● **What is being asked**: The records below should be written out again, exactly.

━━━ Dataset records ━━━

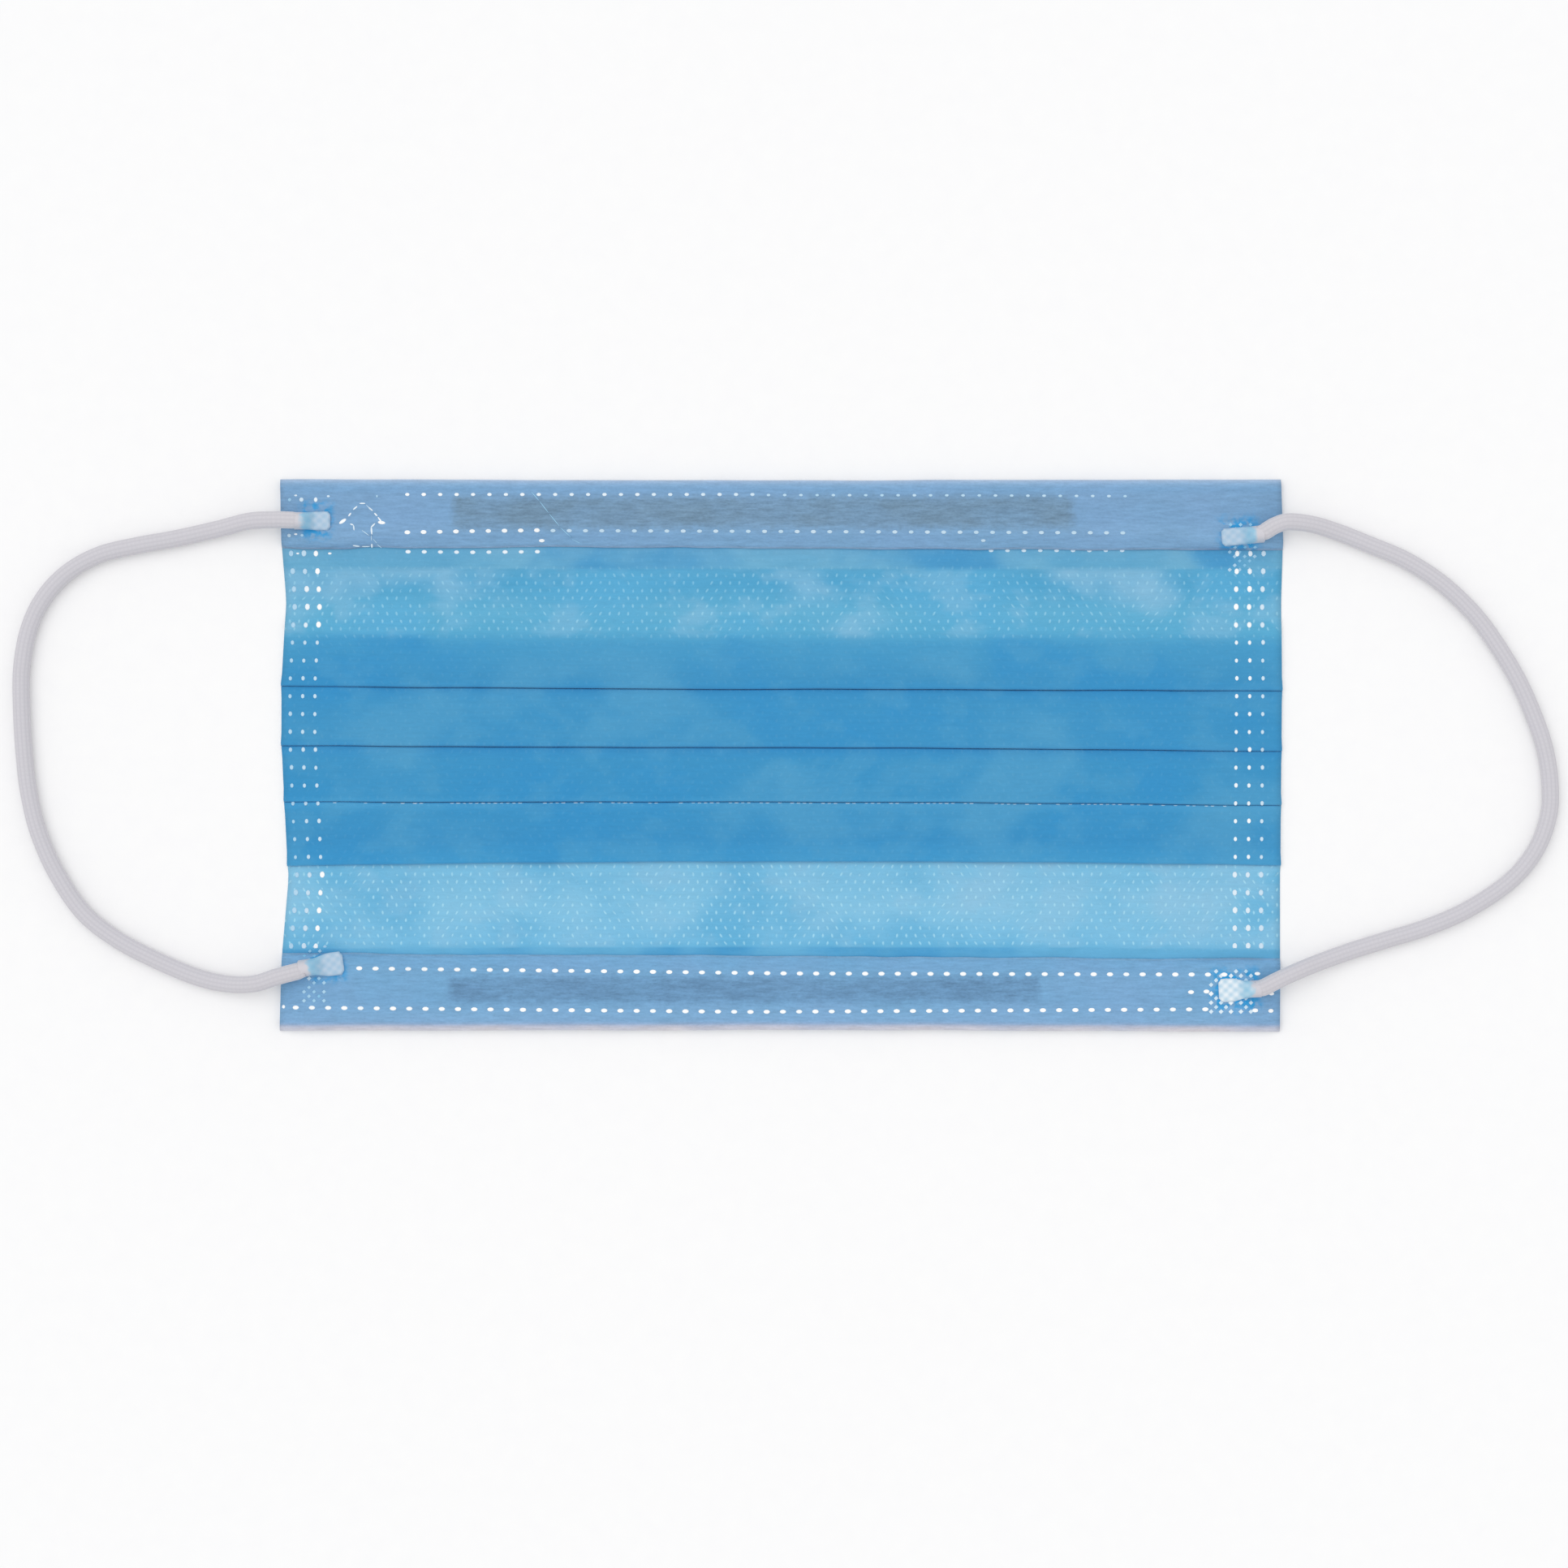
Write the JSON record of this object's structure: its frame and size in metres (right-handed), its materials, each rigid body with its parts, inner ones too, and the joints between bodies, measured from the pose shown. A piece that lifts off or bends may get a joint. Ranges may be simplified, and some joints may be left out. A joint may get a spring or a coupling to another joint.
{
  "type": "surgical face mask",
  "caption": "Flat-folded rectangular face mask with knife pleats, a hem along its top and bottom edges, stiffening strips inside the hems and a round elastic loop at each side.",
  "frame": {"origin": "on the surface the mask lies on, under the middle of the cloth body", "axes": "+X across the face along the hems, +Y towards the nose edge, +Z out of the blue outer face"},
  "size_m": [0.27, 0.0962, 0.0057],
  "materials": {
    "outer_cloth": "matt spunbond nonwoven, light blue, point embossed",
    "hem_cloth": "thin white nonwoven over blue, fine cross fibres",
    "strip": "soft rolled strip, satin",
    "welded_elastic": "pressed and fused, slightly glossy",
    "elastic": "soft knitted round elastic, matt, off white"
  },
  "bodies": {
    "root": {"pleated_panel": "outer_cloth", "top_hem": "hem_cloth", "bottom_hem": "hem_cloth", "nose_strip": "strip", "chin_strip": "strip", "left_top_weld": "welded_elastic", "left_bottom_weld": "welded_elastic", "right_top_weld": "welded_elastic", "right_bottom_weld": "welded_elastic", "left_ear_loop": "elastic", "right_ear_loop": "elastic"}
  },
  "joints": []
}
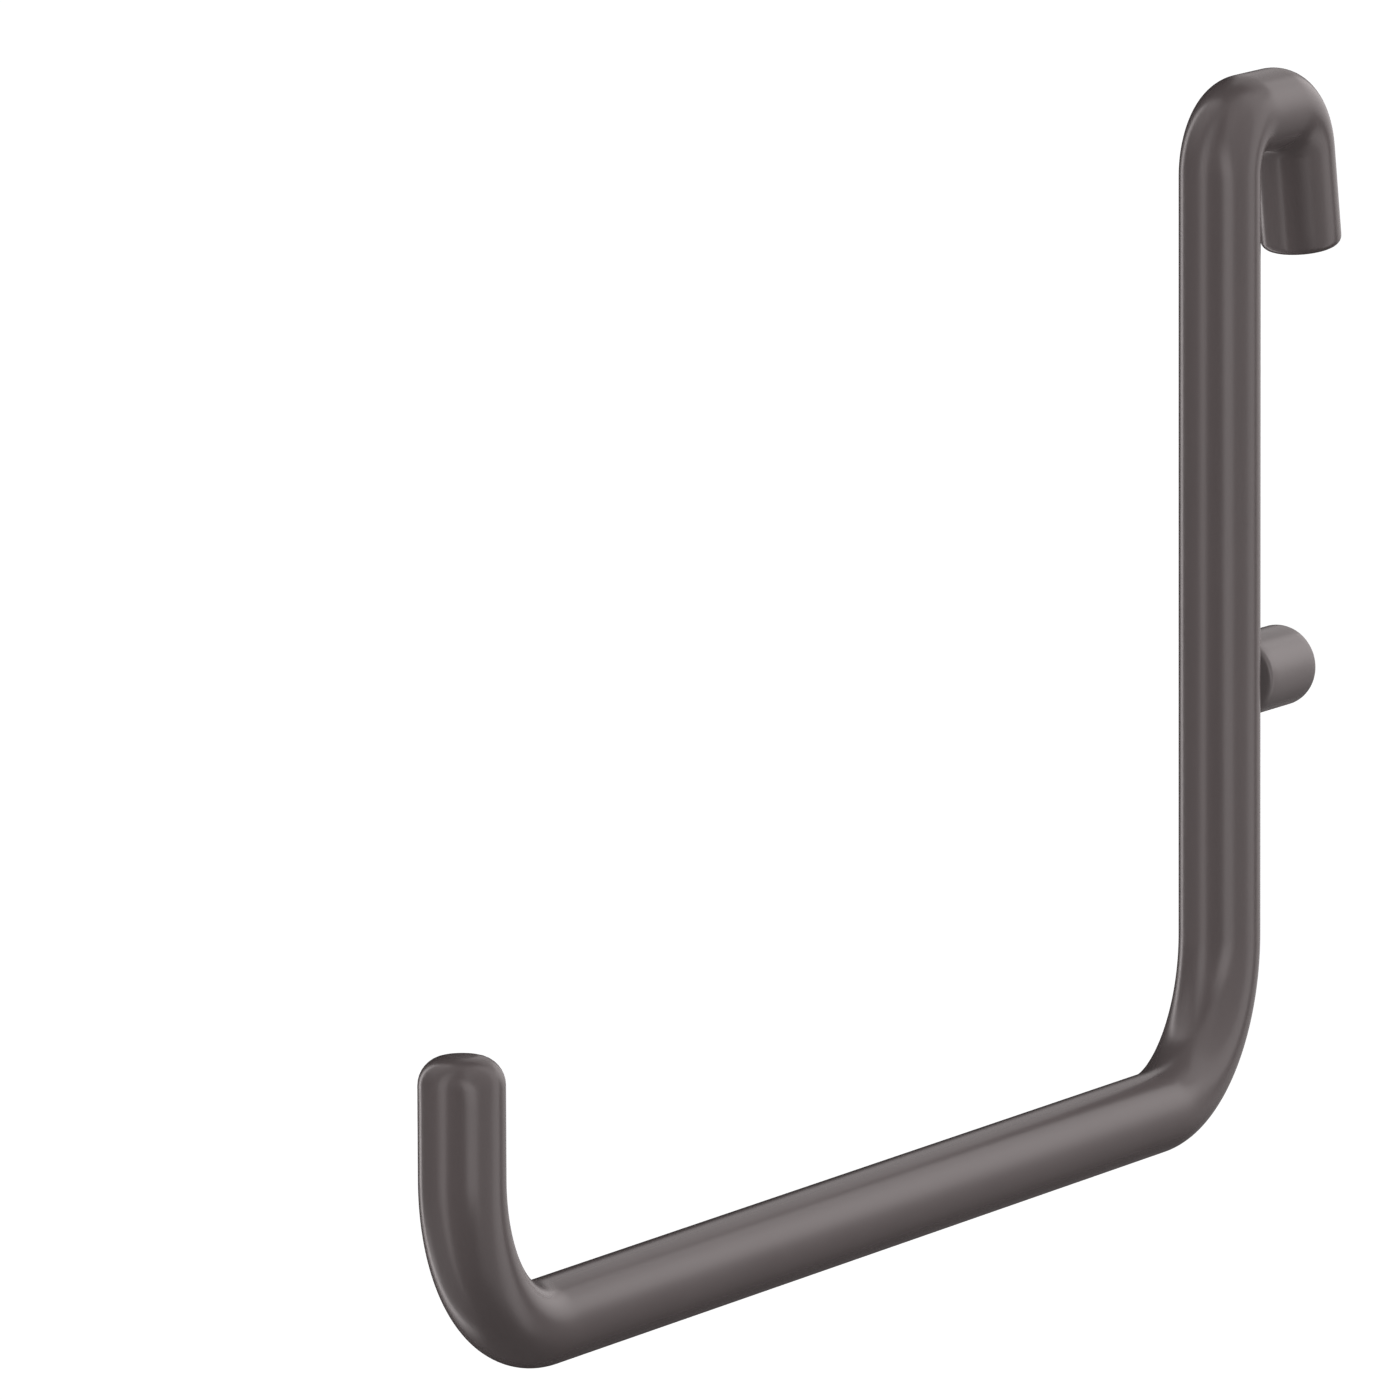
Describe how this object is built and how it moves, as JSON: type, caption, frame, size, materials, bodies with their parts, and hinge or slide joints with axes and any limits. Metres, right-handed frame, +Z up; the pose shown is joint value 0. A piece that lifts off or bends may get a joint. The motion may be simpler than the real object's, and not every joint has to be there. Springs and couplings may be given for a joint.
{
  "type": "pegboard hook",
  "caption": "Straight pegboard hook bent from round coated steel rod, with a turned-up tip, a crown that hooks over a slot's edge and a short peg for the slot below.",
  "frame": {"origin": "on the board's front face, at the lower edge of the upper slot, where the crown rests, in the plane of the rod", "axes": "+Y through the board away from the arm, +Z up, X across the plane that the rod is bent in"},
  "size_m": [0.005, 0.1166, 0.0647],
  "materials": {
    "dark_coat": "satin"
  },
  "bodies": {
    "root": {"bent_rod": "dark_coat", "board_peg": "dark_coat"}
  },
  "joints": []
}
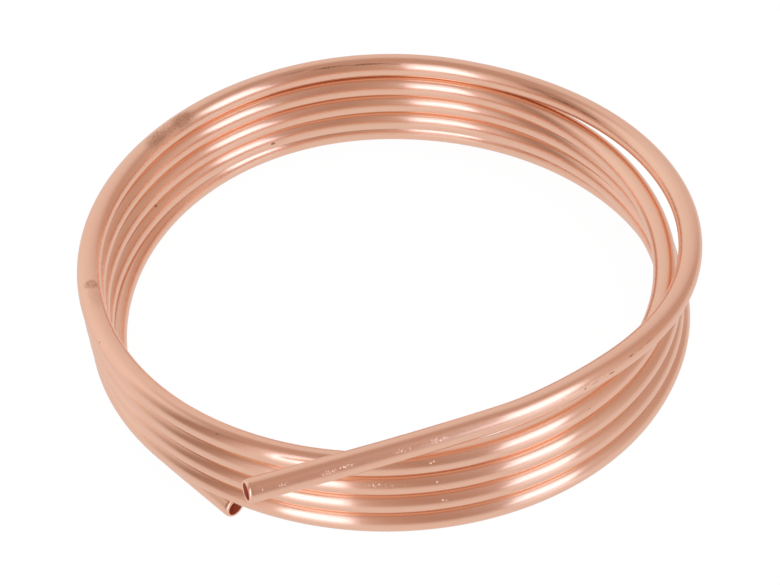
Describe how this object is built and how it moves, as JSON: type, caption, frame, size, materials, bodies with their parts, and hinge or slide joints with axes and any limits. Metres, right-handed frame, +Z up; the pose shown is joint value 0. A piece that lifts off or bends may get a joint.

━━━

● **Written reply**:
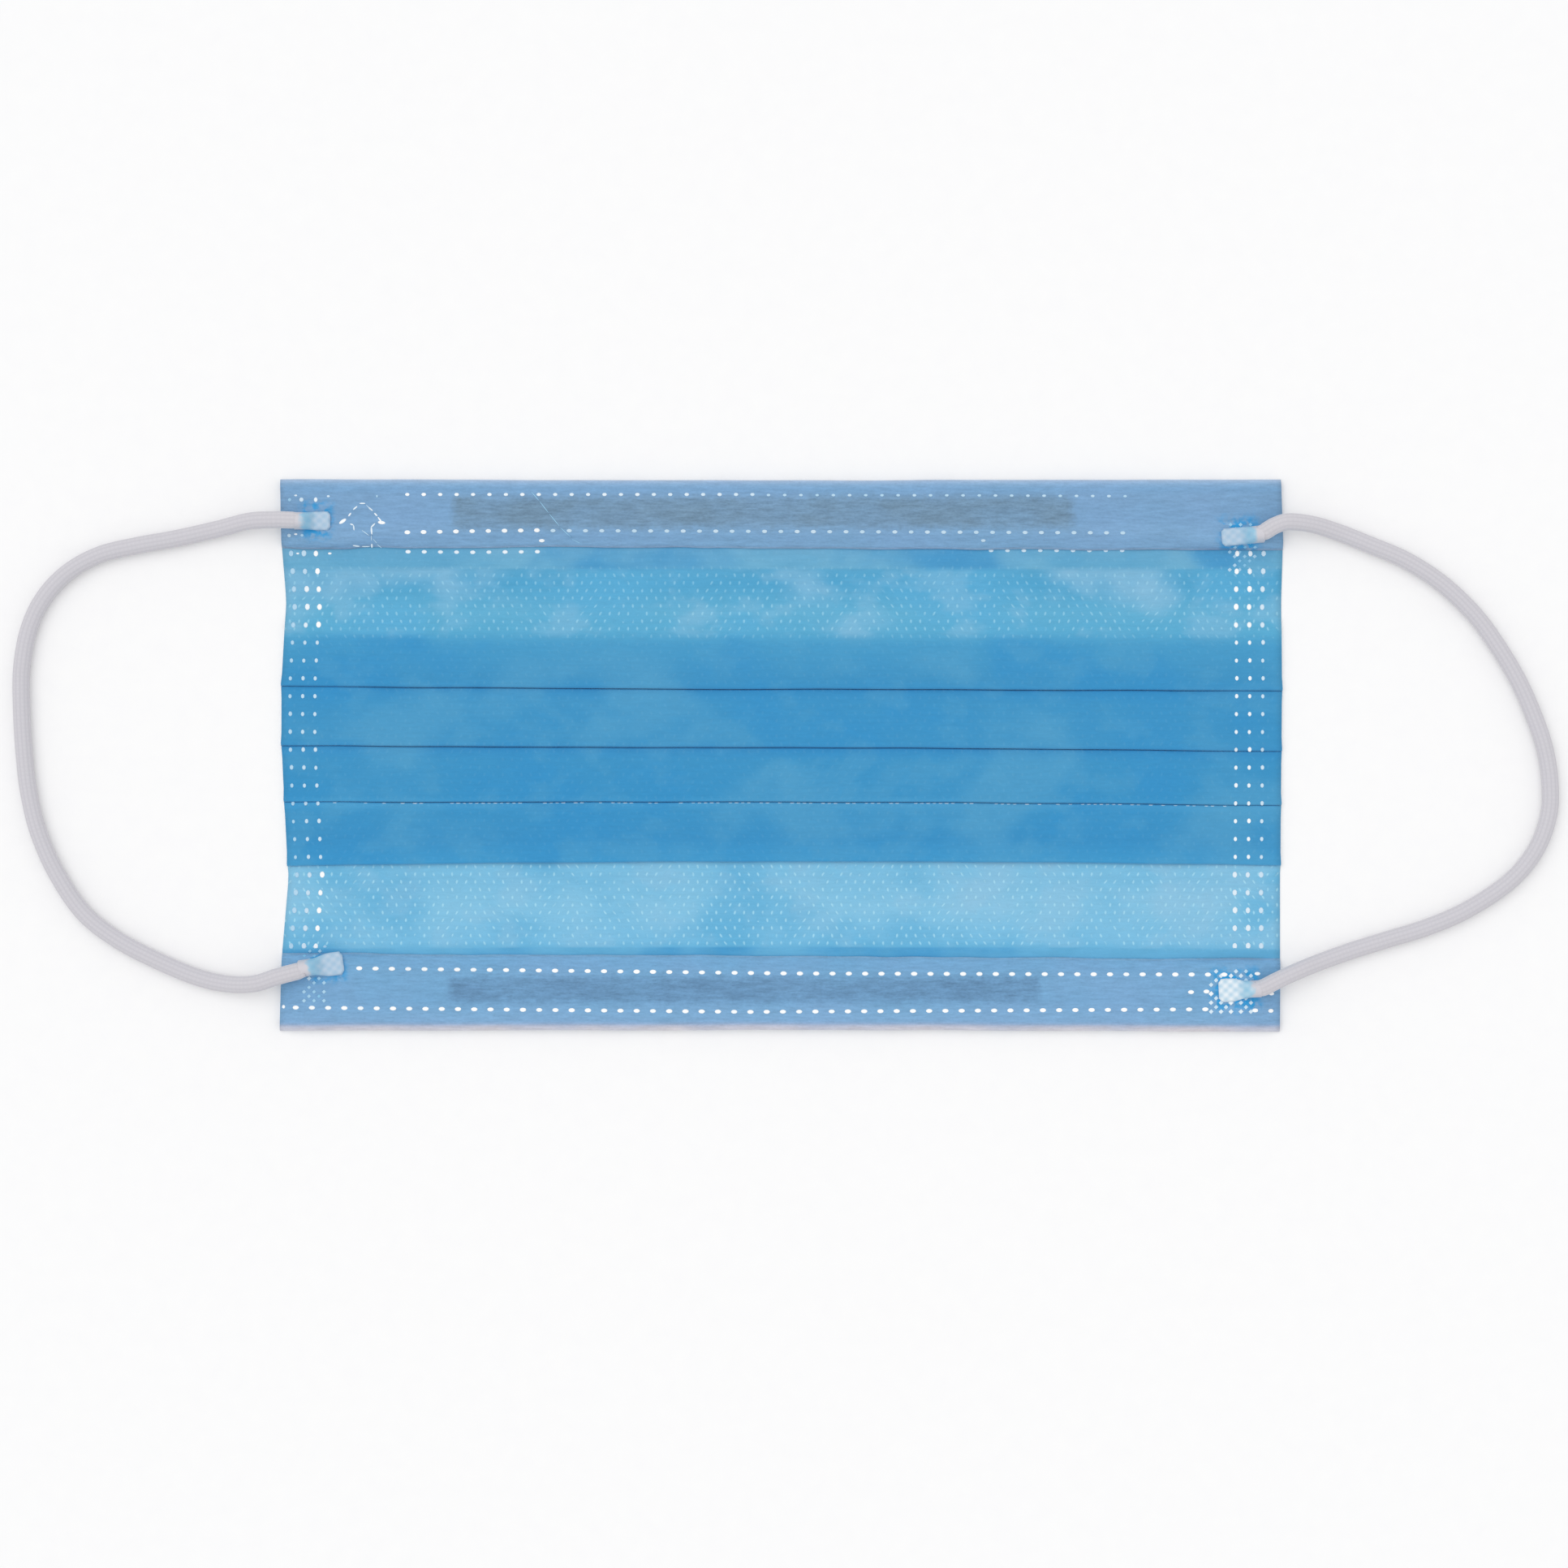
Write the JSON record of this object's structure: its frame and size in metres (right-handed), its materials, each rigid body with its parts, inner ones too, and the joints between bodies, measured from the pose shown. A piece that lifts off or bends may get a joint. Ranges may be simplified, and some joints may be left out. A joint may get a spring or a coupling to another joint.
{
  "type": "surgical face mask",
  "caption": "Flat-folded rectangular face mask with knife pleats, a hem along its top and bottom edges, stiffening strips inside the hems and a round elastic loop at each side.",
  "frame": {"origin": "on the surface the mask lies on, under the middle of the cloth body", "axes": "+X across the face along the hems, +Y towards the nose edge, +Z out of the blue outer face"},
  "size_m": [0.27, 0.0962, 0.0057],
  "materials": {
    "outer_cloth": "matt spunbond nonwoven, light blue, point embossed",
    "hem_cloth": "thin white nonwoven over blue, fine cross fibres",
    "strip": "soft rolled strip, satin",
    "welded_elastic": "pressed and fused, slightly glossy",
    "elastic": "soft knitted round elastic, matt, off white"
  },
  "bodies": {
    "root": {"pleated_panel": "outer_cloth", "top_hem": "hem_cloth", "bottom_hem": "hem_cloth", "nose_strip": "strip", "chin_strip": "strip", "left_top_weld": "welded_elastic", "left_bottom_weld": "welded_elastic", "right_top_weld": "welded_elastic", "right_bottom_weld": "welded_elastic", "left_ear_loop": "elastic", "right_ear_loop": "elastic"}
  },
  "joints": []
}
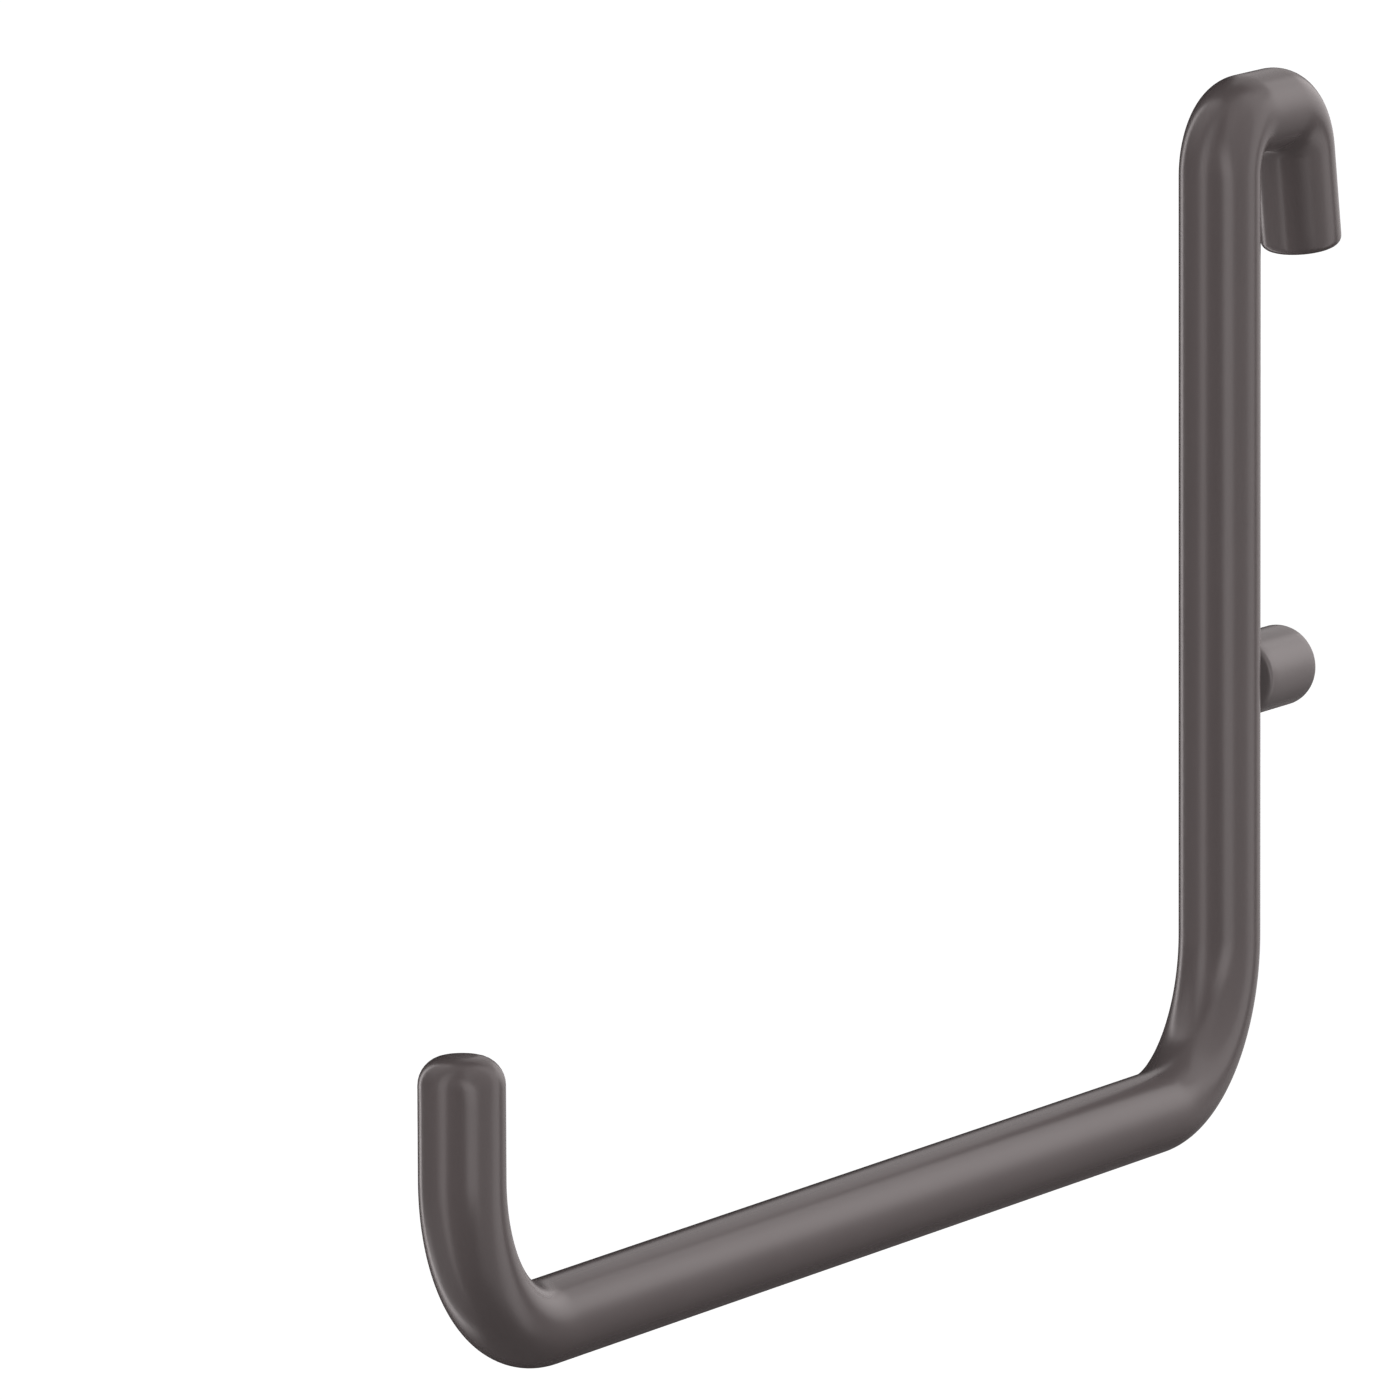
Describe how this object is built and how it moves, as JSON: type, caption, frame, size, materials, bodies with their parts, and hinge or slide joints with axes and any limits. Metres, right-handed frame, +Z up; the pose shown is joint value 0. A piece that lifts off or bends may get a joint. The motion may be simpler than the real object's, and not every joint has to be there. Springs and couplings may be given for a joint.
{
  "type": "pegboard hook",
  "caption": "Straight pegboard hook bent from round coated steel rod, with a turned-up tip, a crown that hooks over a slot's edge and a short peg for the slot below.",
  "frame": {"origin": "on the board's front face, at the lower edge of the upper slot, where the crown rests, in the plane of the rod", "axes": "+Y through the board away from the arm, +Z up, X across the plane that the rod is bent in"},
  "size_m": [0.005, 0.1166, 0.0647],
  "materials": {
    "dark_coat": "satin"
  },
  "bodies": {
    "root": {"bent_rod": "dark_coat", "board_peg": "dark_coat"}
  },
  "joints": []
}
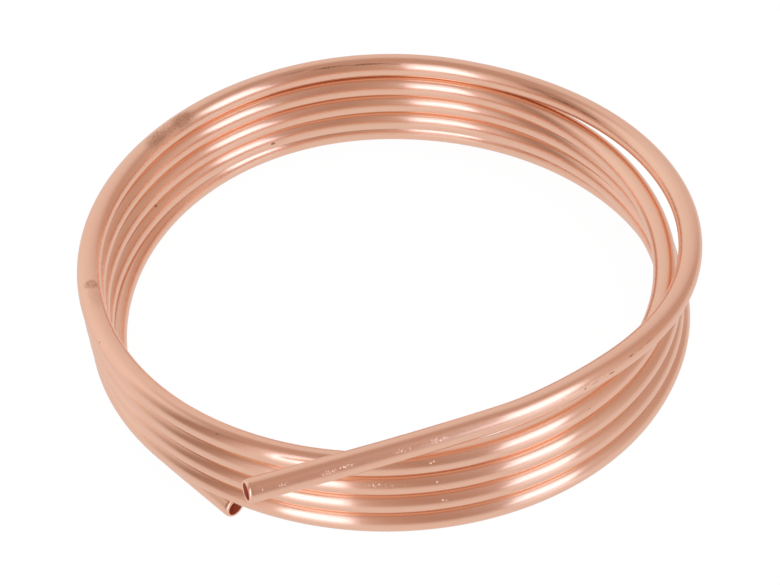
Describe how this object is built and how it moves, as JSON: type, caption, frame, size, materials, bodies with their parts, and hinge or slide joints with axes and any limits. Metres, right-handed frame, +Z up; the pose shown is joint value 0. A piece that lifts off or bends may get a joint.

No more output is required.